Tredway’s wife, Dana, said her husband returned to Base Camp early this week after experiencing a “coronary event” at about 22,000 feet while hiking to Camp III. It was Tredway’s first trip to Camp III, which is at 24,600 feet.

“He had been feeling fine, but he got to a place where he felt huge tension in his chest,” Dana Tredway said. “He felt like his heart was two times bigger than it should be. He sat and waited, but it didn’t stop, and he began to feel nauseous.”



The Steamboat Springs Mid–dle School teacher returned down the mountain to seek the advice of doctors.

Dana Tredway said doctors at Everest Base Camp didn’t find any signs of a heart attack, and he reported feeling fine during his trek back to Katmandu.



Tredway’s setback came shortly after a fellow Team No Limits climber was forced to abandon the mission. Tredway spent a night comforting Dr. Larry Rigsby, who also was experiencing heart troubles. Rigsby left Everest for home a couple of days before Tredway’s problem surfaced.

Their departures leave Team No Limits as a two-man show. Doug Tumminello of Littleton and base camp manager Roger Coffey are the members of the team left at Everest Base Camp.

Tredway’s wife said she was proud of her husband for coming down the mountain to seek medical attention.

“I know it was hard on him,” she said. “He’d told me that he felt he was one of the physically strongest guys going up and down the mountain from Base Camp. He was rocking. I couldn’t have been happier that he was smart enough to step down and get tested.”
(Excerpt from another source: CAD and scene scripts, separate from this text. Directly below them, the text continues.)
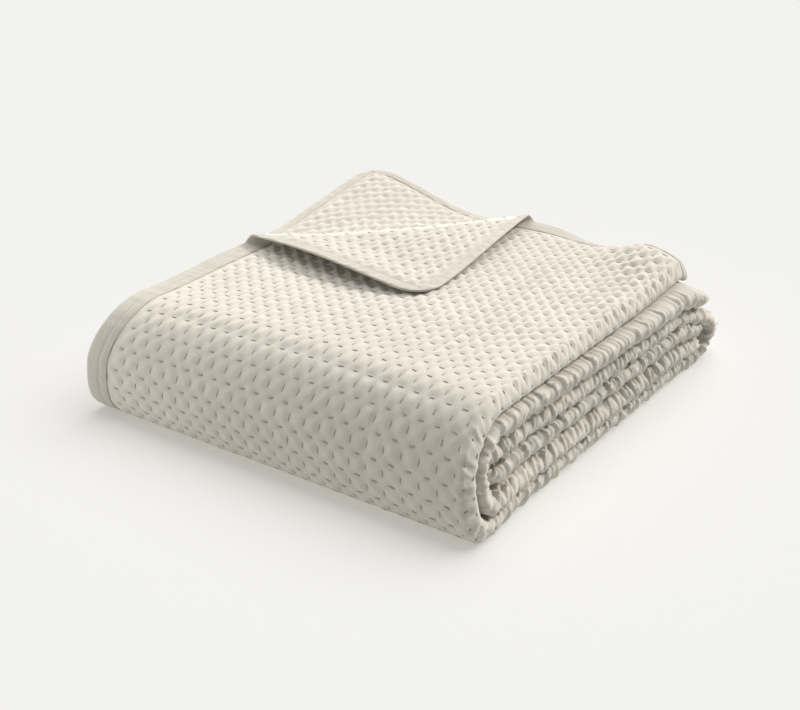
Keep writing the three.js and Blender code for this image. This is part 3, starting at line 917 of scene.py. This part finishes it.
# Stations along the four sides of the flat cloth, close where they show
corner_side = 260.0
across_marks = [
    (0.0, 2.0), (corner_side, 2.0), (side_fold_start, 2.0), (side_fold_end, 14.0),
    (left_fold["start"], 2.0), (left_fold_end, 14.0), (inner_fold["start"], 2.0),
    (last_sheet["start"], 14.0), (flat_width - bared, 2.5),
]
across_stations = spaced(across_marks, flat_width)
left_stations = spaced([(0.0, 2.0), (front_end, 8.0)], flat_length)
right_stations = spaced([(0.0, 2.5), (corner_side, 8.0)], flat_length)
sides = [
    ("start", across_stations[:-1]), ("right", right_stations[:-1]),
    ("end", (flat_width - across_stations[::-1])[:-1]),
    ("left", (flat_length - left_stations[::-1])[:-1]),
]


def edge_place(side, at, inward):
    """Flat place at a distance inward from one side of the cloth. Corners are shared."""
    length = flat_width if side in ("start", "end") else flat_length
    at = np.clip(at, inward, length - inward)
    inward = np.full_like(at, inward)
    if side == "start":
        return at, inward
    if side == "right":
        return flat_width - inward, at
    if side == "end":
        return flat_width - at, flat_length - inward
    return inward, flat_length - at


way_round = np.cumsum(np.concatenate([np.diff(at, append=at[-1] + 2.0) for _, at in sides]))
still = 0 * way_round
cross_puckers = wandering(way_round, still, 4.2, 2) + 0.6 * wandering(way_round, still, 9.0, 11)
seam_puckers = wandering(way_round, still, 3.4, 7)
lines_round = profile + inner_profile
ring_u, ring_s, ring_offset = [], [], []
for inward, height in lines_round:
    parts = [edge_place(side, at, inward) for side, at in sides]
    u_line, s_line = (np.concatenate(line) for line in zip(*parts))
    u_line, s_line = rounded_place(u_line, s_line, strip_out)
    ring_u.append(u_line)
    ring_s.append(s_line)
    width = strip_width if height > 0 else reverse_strip_width
    fullness = np.sin(np.pi * np.clip(inward / width, 0, 1)) ** 0.5
    pucker = (0.4 * cross_puckers + 0.2 * wandering(u_line, s_line, 5.5, 2)) * fullness
    if height < 0:
        pucker = pucker * reverse_pucker
    if seam_heights[0] < abs(height) < seam_heights[1]:
        pucker = pucker + seam_pucker * seam_puckers
    if abs(height) < inner_height:
        pucker = still
    ring_offset.append(height + pucker * np.sign(height))
ring_u, ring_s, ring_offset = (np.array(x) for x in (ring_u, ring_s, ring_offset))
lines, stations_round = ring_u.shape
numbers = np.arange(lines * stations_round).reshape(lines, stations_round)
next_line = np.roll(numbers, -1, 0)
binding_faces = np.stack(
    [numbers, np.roll(numbers, -1, 1), np.roll(next_line, -1, 1), next_line], -1,
).reshape(-1, 4)
ring_u, ring_s, ring_offset = ring_u.ravel(), ring_s.ravel(), ring_offset.ravel()
edge_binding = mesh_piece(
    "linen_binding", on_cloth(ring_u, ring_s, ring_offset), binding_faces,
    np.stack([ring_u, ring_s], -1),
)
# The binding's reverse is given a paler tone than its right side
reverse_binding_paler = 0.6
add_paleness(edge_binding, np.where(ring_offset < 0, reverse_binding_paler, least_pale))
plain_linen = linen_look("plain_linen", colour=(0.575, 0.537, 0.465), weave_depth=0.5, paleness_range=0.13)
edge_binding.data.materials.append(plain_linen)
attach(edge_binding, "root")
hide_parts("edge_binding")

# The hand stitches: short running stitches of linen thread, a shade darker than the cloth,
# sunk into the dimples that they pull. One grid's stitches lie across the cloth and the
# other's along it. On the side fold and on the turned corner's reverse they are shorter.
thread_radius = 0.85
flatness = 0.7
# Rings of a stitch: place along it, height, and share of the thread's radius
stitch_rings = [
    (-3.4, -0.9, 0.15), (-2.7, 0.0, 0.9), (-1.1, 0.25, 1.0),
    (1.1, 0.25, 1.0), (2.7, 0.0, 0.9), (3.4, -0.9, 0.15),
]
ring_sides = 5
lean_spread, length_spread = 0.09, 0.08
drawn_in, thinner_on_reverse = 0.65, 0.6
raised_on_reverse, sunk_along = 0.8, 0.25
corner_reach = 222.0
stitches_across = int(flat_width / stitch_pitch) + 1
stitches_along = int(flat_length / stitch_pitch) + 1
right_side, reverse_side = 1, -1

# Rows of place across, place along, which of the two grids, and side of the cloth
stitches = []
for grid in (0, 1):
    for i in range(stitches_across):
        for j in range(stitches_along):
            u = first_stitch_u + (i + 0.5 * grid) * stitch_pitch
            s = first_stitch_s + (j + 0.5 * grid) * stitch_pitch
            edge = min(u, flat_width - u, s, flat_length - s)
            on_side = side_fold_start - 12 < u < side_fold_end + 6 and s < front_shows
            on_top = u < side_fold_start and s < front_end
            on_corner = grid == 1 and s < corner_reach and u < corner_reach
            if edge > strip_width + 2.5 and (on_side or on_top):
                stitches.append((u, s, grid, right_side))
            if edge > reverse_strip_width + 3 and on_corner:
                stitches.append((u, s, grid, reverse_side))
stitch_u, stitch_s, stitch_grid, stitch_side = np.array(stitches, float).T
on_reverse = stitch_side < 0
lies_across = stitch_grid == 0
lean = rng.normal(0, lean_spread, len(stitches))
stretch = rng.normal(1.0, length_spread, len(stitches))
stretch *= np.where((stitch_u > side_fold_start - 4) | on_reverse, drawn_in, 1.0)
stitch_radius = thread_radius * np.where(on_reverse, thinner_on_reverse, 1.0)
sunk = np.where(on_reverse, -raised_on_reverse, sunk_along * (stitch_grid == 1))
stitch_height = np.where(
    on_reverse, puff_height(stitch_u, stitch_s, on_reverse=True), puff_height(stitch_u, stitch_s),
)
stitch_points = []
for at, lift, thick in stitch_rings:
    on = at * stretch
    for k in range(ring_sides):
        angle = 2 * math.pi * k / ring_sides
        off = stitch_radius * thick * math.cos(angle)
        du = np.where(lies_across, on, off) - np.where(lies_across, off, on) * lean * 0.5
        ds = np.where(lies_across, off, on) + np.where(lies_across, on, off) * lean
        thread_height = stitch_radius * flatness * thick * math.sin(angle)
        height = offset_at_stitches - sunk + stitch_height + lift + thread_height
        stitch_points.append(on_cloth(stitch_u + du, stitch_s + ds, height * stitch_side))
stitch_points = np.stack(stitch_points, 1)
per_stitch = len(stitch_rings) * ring_sides
stitch_faces = []
for first in range(0, len(stitches) * per_stitch, per_stitch):
    for ring in range(first, first + per_stitch - ring_sides, ring_sides):
        for k in range(ring_sides):
            a, b = ring + k, ring + (k + 1) % ring_sides
            stitch_faces.append((a, b, b + ring_sides, a + ring_sides))
    stitch_faces.append(tuple(range(first + ring_sides - 1, first - 1, -1)))
    stitch_faces.append(tuple(range(first + per_stitch - ring_sides, first + per_stitch)))
hand_stitches = mesh_piece("hand_stitches", stitch_points.reshape(-1, 3), stitch_faces)
thread, _, thread_shader = material("linen_thread", roughness=0.85, sheen=0.2)
thread_shader.inputs["Base Color"].default_value = (0.38, 0.35, 0.295, 1.0)
hand_stitches.data.materials.append(thread)
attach(hand_stitches, "root")

# The studio: a plain pale floor that runs into the backdrop, soft light from above, a
# window low on the left, a strong light from behind on the right, and weak fill from the
# front. A ceiling light falls on the floor only.
floor_mesh = bpy.data.meshes.new("floor")
reach = 9.0
floor_corners = [(-reach, -reach, 0), (reach, -reach, 0), (reach, reach, 0), (-reach, reach, 0)]
floor_mesh.from_pydata(floor_corners, [], [(0, 1, 2, 3)])
floor = placed("floor", floor_mesh)
floor_look, _, floor_shader = material("pale_floor", roughness=0.9, sheen=0.0)
floor_shader.inputs["Base Color"].default_value = (0.80, 0.793, 0.768, 1.0)
floor_shader.inputs["Emission Color"].default_value = (0.975, 0.965, 0.935, 1.0)
floor_shader.inputs["Emission Strength"].default_value = 0.28
floor_mesh.materials.append(floor_look)

world = bpy.data.worlds.new("studio")
bpy.context.scene.world = world
world.use_nodes = True
background = world.node_tree.nodes["Background"]
background.inputs["Color"].default_value = (0.97, 0.985, 1.0, 1.0)
background.inputs["Strength"].default_value = 0.24

# Rows of name, the way the light comes from, strength, softness in degrees, and colour.
# Those that model the cloth are kept off the plain floor, which has a softer one.
lamps = [
    ("soft_box", (-0.28, 0.26, 1.00), 1.40, 50, (1.0, 0.985, 0.96)),
    ("window_light", (-0.70, 0.60, 0.36), 1.15, 14, (1.0, 0.985, 0.96)),
    ("back_light", (0.42, 0.79, 0.64), 3.3, 14, (1.0, 0.99, 0.97)),
    ("fill_light", (-0.30, -0.50, 1.00), 0.18, 60, (1.0, 1.0, 1.0)),
    ("ceiling_light", (0.20, 0.40, 1.0), 1.87, 76, (1.0, 1.0, 1.0)),
]
for name, way, strength, softness, colour in lamps:
    lamp = bpy.data.lights.new(name, "SUN")
    lamp.energy = strength
    lamp.angle = math.radians(softness)
    lamp.color = colour
    holder = placed(name, lamp)
    tilt = math.atan2(math.hypot(way[0], way[1]), way[2])
    holder.rotation_euler = (tilt, 0, math.atan2(way[0], -way[1]))
    lit = bpy.data.collections.new(name + "_on")
    lit.objects.link(floor)
    link_state = "INCLUDE" if name == "ceiling_light" else "EXCLUDE"
    lit.collection_objects[0].light_linking.link_state = link_state
    holder.light_linking.receiver_collection = lit

# A white card on the left, before the stack, that lightens the front face towards it
card = bpy.data.lights.new("white_card", "AREA")
card.energy = 2.0
card.size = 0.4
card.color = (1.0, 0.99, 0.97)
card_place, card_aim = Vector((-0.62, -0.55, 0.22)), Vector((-0.1, -0.2, 0.07))
card_holder = placed("white_card", card)
card_holder.location = card_place
card_holder.light_linking.receiver_collection = bpy.data.collections["back_light_on"]
card_holder.rotation_euler = (card_aim - card_place).to_track_quat("-Z", "Y").to_euler()

# The camera stands where the photograph was taken from: from the front right, looking
# down and to the left
camera_place = (952.9, -803.9)
camera_height = 0.6201
camera_down, camera_left = 24.69, 35.62
camera_data = bpy.data.cameras.new("camera")
camera_data.sensor_width = 36.0
camera_data.lens = 61.5
camera_data.clip_end = 50
camera = placed("camera", camera_data)
camera_x, camera_y = ((at - middle) / 1000 for at, middle in zip(camera_place, stack_middle))
camera.location = (camera_x, camera_y, camera_height)
camera.rotation_euler = (math.radians(90 - camera_down), 0, math.radians(camera_left))
bpy.context.scene.camera = camera
bpy.context.scene.view_settings.view_transform = "Standard"
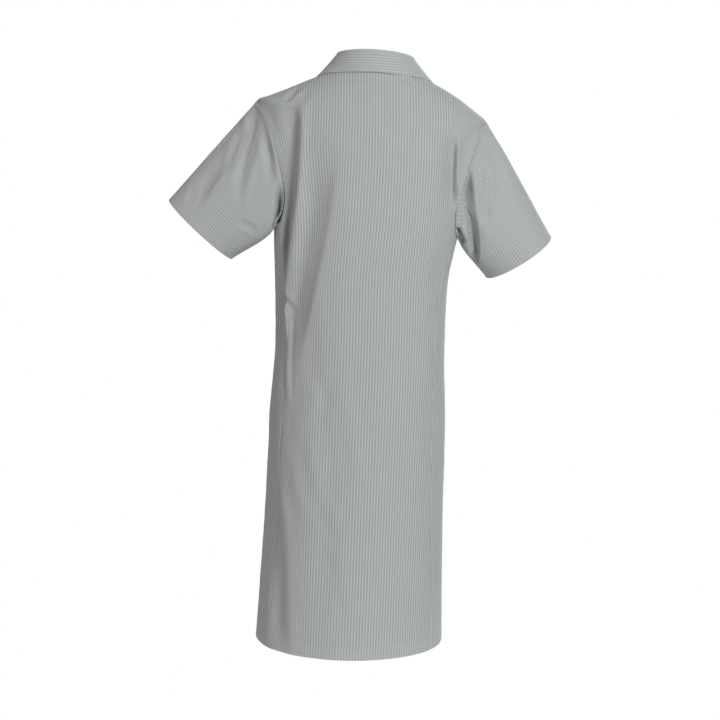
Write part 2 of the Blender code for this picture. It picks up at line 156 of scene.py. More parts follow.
def wovenPoplin():
    # Woven poly-cotton poplin, yarn-dyed: matt, a fine plain weave, stripes with slightly fuzzy edges.
    material, tree, shader = newMaterial("wovenPoplin", {
        "Roughness": 0.82, "IOR": 1.5, "Specular IOR Level": 0.25,
        "Sheen Weight": 0.12, "Sheen Roughness": 0.5})
    uv = addNode(tree, "ShaderNodeUVMap", {"uv_map": "clothMetres"})
    place = addNode(tree, "ShaderNodeSeparateXYZ", links={0: uv.outputs[0]})
    fold = addNode(tree, "ShaderNodeMath", {"operation": "PINGPONG", 1: poplin["pitch"] / 2},
                   {0: place.outputs[0]})
    low, high = (poplin["pitch"] / 4 * (1 + way * poplin["edge"]) for way in (-1, 1))
    stripe = addNode(tree, "ShaderNodeMapRange",
                     {"interpolation_type": "SMOOTHSTEP", "From Min": low, "From Max": high},
                     {"Value": fold.outputs[0]})
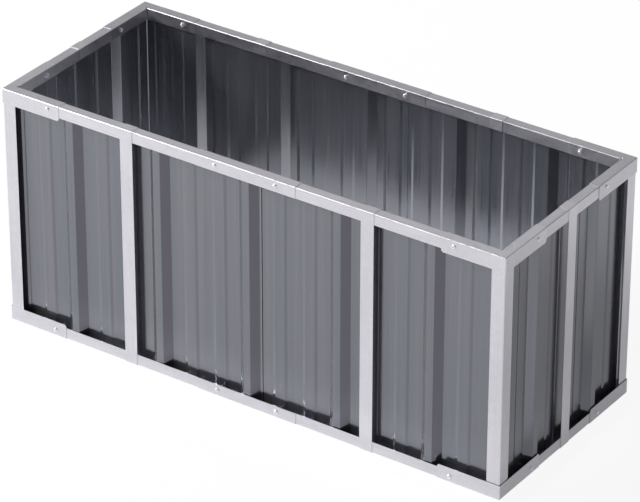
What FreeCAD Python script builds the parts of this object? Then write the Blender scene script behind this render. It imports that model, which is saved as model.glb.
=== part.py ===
"""Raised garden bed: a frame of folded steel channels round corrugated steel sheets.

Frame: +X along the bed, +Y from the front wall to the rear wall, +Z up, millimetres. The origin is the
centre of the footprint, on the ground. Each wall is drawn in its own terms: "along" runs from the
wall's left-hand corner as seen from outside, "inward" runs from the outer face towards the soil.
"""
import FreeCAD, Part

import math
import os

import Sketcher

Vector = FreeCAD.Vector

doc = FreeCAD.newDocument("raised_garden_bed")

# ---------------------------------------------------------------------------------------------------
# Driving dimensions
# ---------------------------------------------------------------------------------------------------
DIMENSIONS = [
    ("bed_length", 1000.0, "outside length, over the corner caps"),
    ("bed_width", 400.0, "outside width, over the corner caps"),
    ("bed_height", 450.0, "outside height, over the corner caps and shoes"),
    ("frame_sheet", 0.6, "sheet of the caps, sleeves, rails and posts"),
    ("panel_sheet", 0.5, "sheet of the corrugated panels"),
    ("lap_gap", 0.1, "clearance between two sheets of the frame that lie on each other"),
    ("bend_inside", 1.0, "inside radius of the frame's bends"),
    ("channel_width", 20.0, "outside width of the caps and sleeves, the wall's thickness"),
    ("cap_leg", 120.0, "reach of a corner cap from the outer corner, both ways"),
    ("cap_outer_flange", 27.0, "height of a corner cap on the outside"),
    ("cap_inner_flange", 21.0, "height of a corner cap on the soil side"),
    ("cap_relief", 3.0, "radius cut out of a cap at its inner corner, where the flanges part"),
    ("cap_nick", 3.0, "corner cut off the end of a cap's outer flange"),
    ("rail_flange", 20.3, "height of a rail's two flanges"),
    ("rail_mitre_gap", 0.8, "gap between a long rail and an end rail at their mitre"),
    ("rail_joint_gap", 1.0, "gap between the two halves of a long rail, under the sleeve"),
    ("sleeve_length", 200.0, "length of the sleeve over that joint"),
    ("post_leg", 25.0, "width of each leg of a corner post"),
    ("mid_post_width", 25.0, "width of a mid post"),
    ("mid_post_spacing", 480.0, "distance between the two mid posts of a long wall"),
    ("mid_post_hook", 20.0, "length of a mid post's hook on the soil side"),
    ("rib_clearance", 0.2, "gap between a corner post's sheet and a rib's crest"),
    ("rib_pitch", 180.0, "distance between main ribs"),
    ("rib_height", 11.0, "height of a main rib over the pan of the sheet"),
    ("rib_crest", 14.0, "width of a main rib's crest"),
    ("rib_base", 40.0, "width of a main rib at its foot"),
    ("low_rib_height", 1.2, "height of the low ribs between the main ribs"),
    ("low_rib_crest", 19.0, "width of a low rib's crest"),
    ("low_rib_base", 29.0, "width of a low rib at its foot"),
    ("rib_bend", 1.5, "mean radius of the panels' bends"),
    ("panel_end_gap", 0.5, "gap between a panel's edge and what it ends at"),
    ("outer_panel_reach", 24.0, "how far the outer sheet of a long wall runs past the middle"),
    ("inner_panel_reach", 62.0, "how far the inner sheet runs back past the middle"),
    ("screw_diameter", 4.0, "shank of a screw"),
    ("screw_clearance", 0.3, "gap round a shank in its holes"),
    ("screw_edge", 10.5, "height of the lower screws, and depth of the upper ones"),
    ("screw_tip", 1.5, "how far a screw shows past its nut"),
    ("head_diameter", 7.0, "head of a screw"),
    ("head_height", 2.1, "height of that head"),
    ("head_rounding", 1.2, "rounding of that head's rim"),
    ("recess_length", 3.8, "length of each slot of the cross recess"),
    ("recess_width", 0.9, "width of each slot of the cross recess"),
    ("recess_depth", 1.4, "depth of the cross recess"),
    ("nut_width", 7.0, "a nut's width across its flats"),
    ("nut_height", 3.2, "height of a nut"),
    ("thread_gap", 0.05, "gap between a shank and its nut's bore"),
    ("corner_screw_inset", 96.5, "distance of a cap's screws from the outer corner"),
    ("sleeve_screw_spacing", 120.0, "distance between the two screws of a sleeve"),
]

# Places that follow from them: a layer is one sheet and the gap under it.
DERIVED = [
    ("layer", "dim.frame_sheet + dim.lap_gap"),
    ("bend_outside", "dim.bend_inside + dim.frame_sheet"),
    ("post_face", "2 * (dim.frame_sheet + dim.lap_gap)"),
    ("post_back", "3 * dim.frame_sheet + 2 * dim.lap_gap"),
    ("sheet_foot", "2 * dim.frame_sheet + dim.lap_gap + dim.bend_inside"),
    ("rail_edge", "dim.frame_sheet + dim.lap_gap + dim.rail_flange"),
    ("hole_diameter", "dim.screw_diameter + 2 * dim.screw_clearance"),
    ("crest_face", "3 * dim.frame_sheet + 2 * dim.lap_gap + dim.rib_clearance"),
    ("flank_slope", "2 * dim.rib_height / (dim.rib_base - dim.rib_crest)"),
    ("panel_nest", "(dim.panel_sheet + dim.lap_gap) * sqrt(1 + flank_slope ^ 2)"),
    ("nut_back", "dim.channel_width + dim.nut_height"),
]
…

Dana Tredway, who was in frequent contact with her husband by satellite phone, said that from what she understood, she thought doctors at Base Camp saw signs of trouble in the portion of her husband’s EKG that reflected the resting phase of his heartbeat.

Tredway’s EKG resembled that of a 2005 Everest climber who had gone back up the mountain despite the warning signs. That climber suffered a heart attack, she said.

As of Friday morning, Tredway was a half-day ahead of schedule in his return to Katmandu, and he tested free of telltale enzymes that could signal long-term damage to the heart, Dana Tredway said.

Tragedy struck Team No Limits earlier in the trip when Dawa Temba Sherpa and Lhakpa Tseri Sherpa, who were carrying gear for the team, were killed in an ice fall.

“Those were his friends, and he stared up at that ice field for three weeks. I think it made him understand that this was real,” Dana Tredway said.

She said she told her husband this week that they and their daughters, Danielle, 19, and Ariel, 15, have a lot to live for without having to climb to 22,000 feet.